I hope you’ll like this feature. I know about certain little issues, e.g. if the user has not filled out his profile you might see a null here and there. I will clean this up the next days and only present the information that is really available of course.

I am also watching the results of the latest grailspodcast poll: What features would you like to see implemented in groovyblogs.org and groovytweets.org. One feature that will be in shortly will be the timestamps for tweets. One of the initial ideas and another reply was to create a Griffon Desktop App that pulls the tweets. I could think if a nice Growl integration, too… but let me tell you that I really first have to catch up with Griffon.
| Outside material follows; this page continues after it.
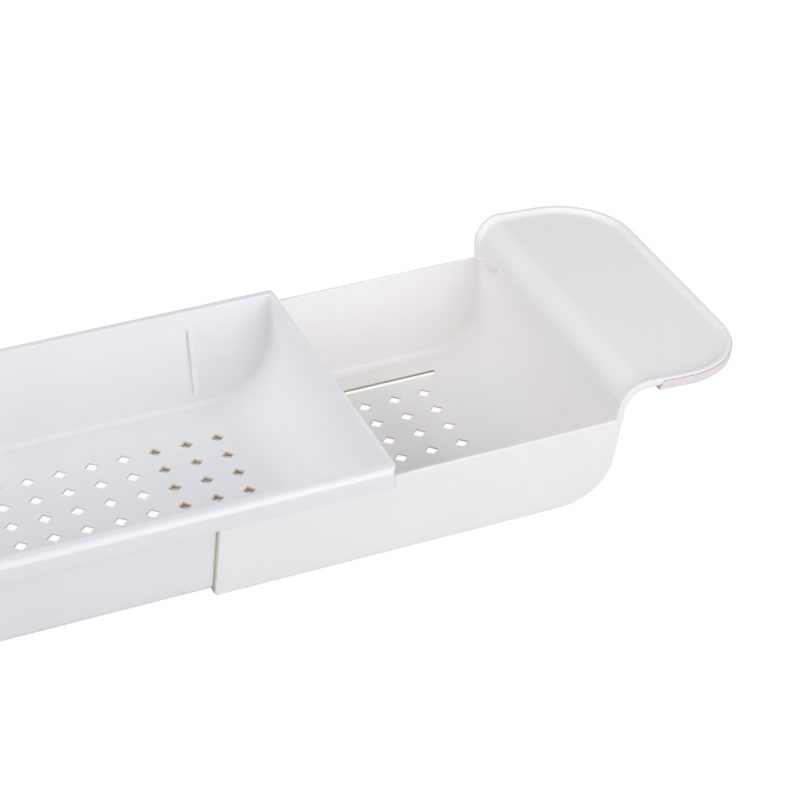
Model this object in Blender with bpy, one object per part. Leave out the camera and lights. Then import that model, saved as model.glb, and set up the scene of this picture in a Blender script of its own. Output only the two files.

I think I see my personal Griffon Pet Project coming :-)

groovytweets update 5

It’s again getting really late (early) so I am trying to keep this one short. Just today, two new cool features were added to groovytweets:

  • retweet from within groovytweets. You will have noticed the funky green retweet buttons below the twitter user screen names. Clicking these buttons will bring you directly to a twitter update status page, if you are already logged into twitter. Otherwise, you first have to sign in and are then taken to the update status page. The status is prefilled with the retweet message. There is currently no check if the actual message you are trying to retweet is retweetable, e.g. if there is enough space left to make it a retweet. If a message is too long and does not end with an URL (many do), you may now shorten the message and append … to the shortened message. Groovytweets can still detect this retweet and assign a higher relevancy to the original in this case.
  • new user scanning now includes our followers. We now scan a random follower from time to time and check how many groovy tweets he has produced over the last 200 tweets. If we find 2 tweets, we start following that user.  To make this feature work, I also had to update the data we save from the social graph, namely the followers are now also memcached and updated each hour.

That’s it for today – have a good one.